Edward Thorp My Encounters With Madoff’s Scheme and Other Swindles Uncovering Madoff Fraud by Thorp
Excerpt:
“On the afternoon of Thursday, December 11, 2008, I got the news I had been expecting for more than seventeen years. Calling from New York, my son Jeff said Bernie Madoff has confessed to defrauding investors of $50 billion in the greatest Ponzi scheme in history. “It’s what you predicted in … 1991!” he said.
“It began on a balmy Monday morning in New York in the spring of 1991, when I arrived at the office of a well-known international company. The investment committee, reviewing their hedge fund investments, decided at this time to add due diligence by hiring me as a consultant. I spent a few days listening to summaries of track records, analyses of the business structures of the hedge funds, the backgrounds of their managers, and making on-site visits. One of the fund managers was so paranoid when I interviewed him at his office that he wouldn’t tell me what kind of personal computers they used. When I went to the restroom he escorted me for fear that I might acquire some valuable crumb of information.
“With one exception, I approved the investments. The story from Bernard Madoff Investments did not add up.

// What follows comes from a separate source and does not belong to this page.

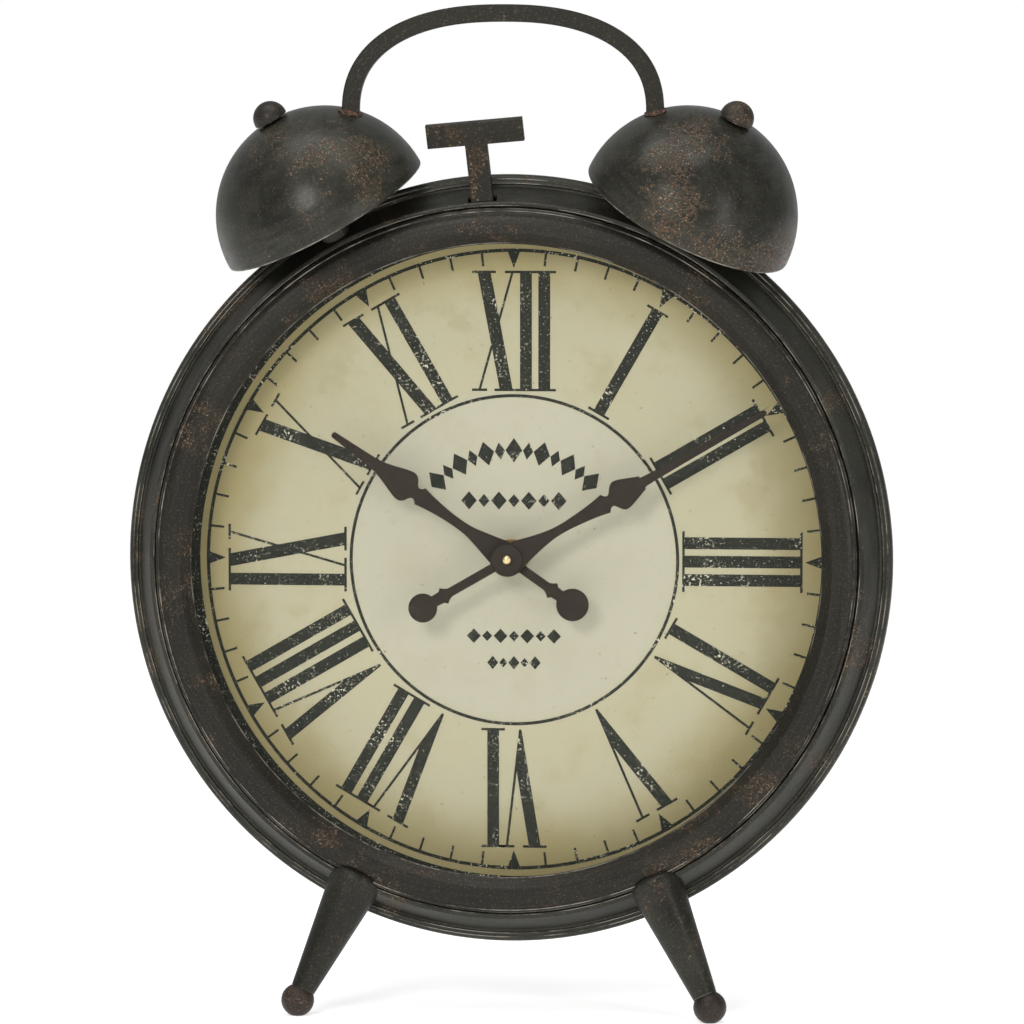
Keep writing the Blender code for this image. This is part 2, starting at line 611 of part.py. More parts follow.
def build_movement():
    flat = facing_frame(0.0, 0.0, 0.0)
    wall, half, floor = CASE_WALL, CASE_HALF, -CASE_FRONT
    housing = box("movement_case", (-half, -half, -CASE_BACK), (half, half, floor), flat,
                  "black_plastic")
    lower = box("train_space", (wall - half, wall - half, -CASE_BACK - 5.0),
                (half - wall, BAY_FLOOR - wall, floor - wall), flat, None)
    bay = box("battery_space", (wall - half, BAY_FLOOR, -CASE_BACK - 5.0),
              (half - wall, half - wall, floor - 1.0), flat, None)
    neck = rod("bush_blank", 3.9, -CASE_FRONT - 0.5, -29.5, flat, None, 20)
    bore = rod("bush_bore", PIPE_RADIUS + 0.15, -CASE_FRONT - 5.0, -20.0, flat, None, 20)
    combine(housing, neck, "UNION")
    cut(housing, lower, bay, bore)

    lid_back, hole = CASE_BACK + GAP, 1.6
    lid_edge = rounded((-half, -half), (half, BAY_FLOOR - 0.2), 2.0)
    plate("movement_lid", [lid_edge, circle(hole, 14, *KNOB_AT)], 1.4,
          facing_frame(0.0, 0.0, lid_back), "black_plastic")
    inset = wall + GAP
    deck_edge = rounded((inset - half, inset - half), (half - inset, BAY_FLOOR - inset), 1.0)
    plate("movement_plate", [deck_edge, circle(hole, 14, *KNOB_AT)], 1.0,
          facing_frame(0.0, 0.0, 47.4), "white_plastic")

    washer = [(4.3, 38.3), (11.0, 38.3), (11.0, 39.0), (4.3, 39.0)]
    ring("rubber_washer", washer, "rubber", 16)
    washer = [(4.2, 34.9), (9.0, 34.9), (9.0, 35.7), (4.2, 35.7)]
    ring("dial_washer", washer, "brass", 16)
    plate("movement_nut", [circle(7.0, 6), circle(4.15, 20)], 2.4, facing_frame(0.0, 0.0, 32.2),
          "brass")

    coil_frame = facing_frame(-15.0, -9.0, 51.6) @ Matrix.Rotation(math.radians(90.0), 4, "X")
    rod("coil", 2.9, -7.0, 7.0, coil_frame, "copper", 16)
    frame_outline = rounded((-22.0, -24.0), (-4.0, -18.2), 1.5)
    plate("stator", [frame_outline, circle(2.2, 16, -9.0, -21.1)], 1.2,
          facing_frame(0.0, 0.0, 51.0), "zinc")
    rotor = [(0.0, -48.8), (0.5, -48.8), (0.5, -50.6), (1.8, -50.6), (1.8, -52.6), (0.5, -52.6),
             (0.5, -55.2), (0.0, -55.2)]
    turned("rotor", rotor, 14, facing_frame(-9.0, -21.1, 0.0), "zinc")
    box("circuit_board", (16.0, -18.0, -50.2), (25.0, 7.0, -49.2), flat, "green_board")
    rod("crystal", 1.0, -3.0, 3.0, facing_frame(20.5, 1.0, 51.7) @ Matrix.Rotation(
        math.radians(90.0), 4, "X"), "zinc", 12)

    lying = facing_frame(0.0, BATTERY_UP, 48.2) @ Matrix.Rotation(math.radians(90.0), 4, "Y")
    length, body = BATTERY_LENGTH / 2, BATTERY_RADIUS
    cell = [(0.0, -length), (body, -length), (body, length - 1.6), (2.7, length - 1.6),
            (2.7, length - 0.3), (0.0, length - 0.3)]
    turned("battery", cell, 24, lying, "battery_jacket")
    for side, label in ((-1, "minus"), (1, "plus")):
        ends = sorted((side * (length + 0.3), side * (length + 0.9)))
        box(f"battery_contact_{label}", (ends[0], BATTERY_UP - 4.0, -52.5),
            (ends[1], BATTERY_UP + 4.0, -43.0), flat, "zinc")


def smooth_round_parts():
    """Shade the flat pieces smooth except at their corners."""
    for obj in PARTS.objects:
        if obj.type == "MESH" and not any(step.type == "SCREW" for step in obj.modifiers):
            obj.data.shade_smooth()
            obj.data.set_sharp_from_angle(angle=math.radians(30.0))


clear_scene()
PARTS = collection("twin_bell_alarm_clock")
CUTTERS = collection("cutters")


def build():
    band, drum = build_case()
    build_back(drum)
    envelope = case_envelope(GAP)
    for side, label in ((-1, "left"), (1, "right")):
        build_bell(side, label, band, envelope)
        build_leg(side, label, band, envelope)
    build_handle()
    build_striker(band)
    build_hands()
    build_motion_work()
    build_movement()
    smooth_round_parts()


build()
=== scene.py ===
"""Looks of the twin-bell alarm clock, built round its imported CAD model.

Sizes are millimetres. A depth is measured backwards from the bezel's front, and a clock angle
clockwise from twelve. Turned pieces keep their own frame, with Z along the turning axis.
"""

import json
import math

import bmesh
import bpy
from mathutils import Matrix, Vector, noise

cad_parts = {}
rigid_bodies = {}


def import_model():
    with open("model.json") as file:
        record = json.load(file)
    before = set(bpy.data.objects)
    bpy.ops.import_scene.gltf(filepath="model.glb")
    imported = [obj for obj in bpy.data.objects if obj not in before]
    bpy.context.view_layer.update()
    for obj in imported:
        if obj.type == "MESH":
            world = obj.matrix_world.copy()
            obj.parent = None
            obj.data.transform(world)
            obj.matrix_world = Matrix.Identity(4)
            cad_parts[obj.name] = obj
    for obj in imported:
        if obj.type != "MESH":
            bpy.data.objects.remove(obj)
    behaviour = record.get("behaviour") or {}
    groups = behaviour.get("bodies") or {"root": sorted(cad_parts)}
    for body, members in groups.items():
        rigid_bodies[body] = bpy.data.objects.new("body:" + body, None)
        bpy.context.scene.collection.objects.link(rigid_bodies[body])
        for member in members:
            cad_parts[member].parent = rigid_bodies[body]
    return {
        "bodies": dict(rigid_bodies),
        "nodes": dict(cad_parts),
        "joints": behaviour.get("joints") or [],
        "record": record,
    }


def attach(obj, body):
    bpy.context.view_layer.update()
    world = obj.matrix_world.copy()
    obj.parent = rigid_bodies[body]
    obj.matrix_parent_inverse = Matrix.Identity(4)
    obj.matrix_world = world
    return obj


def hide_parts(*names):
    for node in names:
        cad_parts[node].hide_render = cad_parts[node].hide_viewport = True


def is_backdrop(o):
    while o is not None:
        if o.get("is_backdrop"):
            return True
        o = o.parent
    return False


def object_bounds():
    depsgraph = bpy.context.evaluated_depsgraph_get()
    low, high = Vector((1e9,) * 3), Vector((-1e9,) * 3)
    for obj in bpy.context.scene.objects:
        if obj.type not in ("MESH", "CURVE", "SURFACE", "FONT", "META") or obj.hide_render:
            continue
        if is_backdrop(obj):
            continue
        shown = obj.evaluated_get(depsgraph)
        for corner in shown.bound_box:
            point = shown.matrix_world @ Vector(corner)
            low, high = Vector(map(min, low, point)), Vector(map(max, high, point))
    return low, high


MM = 0.001
GAP = 0.3

# Case, the same sizes as the CAD part: (radius, depth) pairs
AXIS_HEIGHT = 229.25
MID_DEPTH = 16.5
SHEET = 1.3
BEZEL_FACE = [(158.5, 5.2), (163.4, 0.6), (165.0, 0.0), (171.0, 0.2), (173.6, 1.0), (174.4, 1.5),
              (175.2, 1.2), (176.1, 1.9), (176.4, 3.0)]
BAND_FACE = [(177.4, 3.7), (179.2, 3.7), (180.3, 5.0), (186.0, 15.6), (186.7, 17.0), (187.7, 17.3),
             (188.5, 16.7), (189.4, 17.3), (190.1, 18.2), (191.3, 18.2), (192.4, 19.2),
             (193.0, 21.0), (193.0, 23.0), (192.2, 24.4)]
DRUM_RADIUS = 183.5
DRUM_FRONT = 21.5
BACK_DEPTH = 76.0
FLANGE_INNER = 171.0
DIAL_FRONT = 36.0
DIAL_THICK = 2.0
RING_STEPS = 216
SMOOTH_ANGLE = 35.0
FLAT_ANGLE = 14.0

# Dial print, round its own centre
PRINT_AT = (0.9, -1.6)
INNER_CIRCLE = (82.2, 83.8)
MINUTE_CIRCLE = (155.4, 157.1)
BORDER = (160.4, 166.0)
NUMERAL_SPAN = (85.9, 145.3)
BAR = 6.0
HAIR = 1.25
NUMERAL_GAP = 3.3
BAR_SERIF = 6.0
HAIR_SERIF = 3.85
TICK_LENGTH = 6.8
TICK_WIDTH = 1.2
MARKER_LENGTH = 8.5
MARKER_WIDTH = 6.3
V_ARM = 7.1
X_THICK_ENDS = (-5.85, 5.45)
X_THIN_ENDS = (8.6, -8.15)
LETTER_SIDES = {"I": (3.0, 3.0), "V": (10.0, 7.8), "X": (9.1, 9.1)}
INK_BOTTOM = 0.01
THIN_TOP = 0.06
MARK_TOP = 0.05
THICK_TOP = 0.07
ORNAMENT_ARC = (55.5, 7.4)
ORNAMENT_ROWS = [(30.0, 7, 7.6, 4.6), (-38.5, 7, 6.8, 3.7), (-52.0, 5, 5.4, 3.4)]
NUMERALS = ["XII", "I", "II", "III", "IV", "V", "VI", "VII", "VIII", "IX", "X", "XI"]

# Bells, handle and striker
BELL_ANGLE = 27.8
BELL_RIM_RADIUS = 54.7
BELL_CENTRE = (195.2, 10.0)
BELL_LEAN = 14.0
BELL_WALL = 1.2
STUD_RADIUS = 2.0
BALL_NUT_RADIUS = 8.6
HANDLE_DEPTH = -3.0
HANDLE_HALF_SPAN = 76.0
HANDLE_FOOT_HEIGHT = 453.0
HANDLE_RISE = 49.15
HANDLE_SQUARENESS = 2.35
HANDLE_WIDTH = 8.7
HANDLE_THICK = 5.0
STRIKER_ANGLE = -3.5
STRIKER_TILT = -5.0
STRIKER_LEAN = 12.0
STRIKER_PIVOT = (172.0, 8.8)
STRIKER_THICK = 5.0
STEM_WIDTH = 11.0
STRIKER_HEIGHT = 49.0
BAR_HEIGHT = 11.7
BAR_WIDTH = 48.5
SLOT_HALF = 7.3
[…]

My client had been getting steady monthly profits ranging from 1% to more than 2% for more than two years. Moreover, they knew other Madoff investors who had been winning every month for more than ten years.”
(Editor: How did the SEC’s examiners miss the swindle? All they had to do was check the OPPOSITE party on the Madoff’s trading tickets. So if Madoff had a purchase of 1000 options on Coke, the examiner would check the counter-party’s back office to verify the transaction–a sale of 1,000 coke options to Madoff’s firm. A few more random checks would take 20 minutes. DID the SEC EVEN DO THIS? If not, then why wouldn’t the government be liable for the fraud?)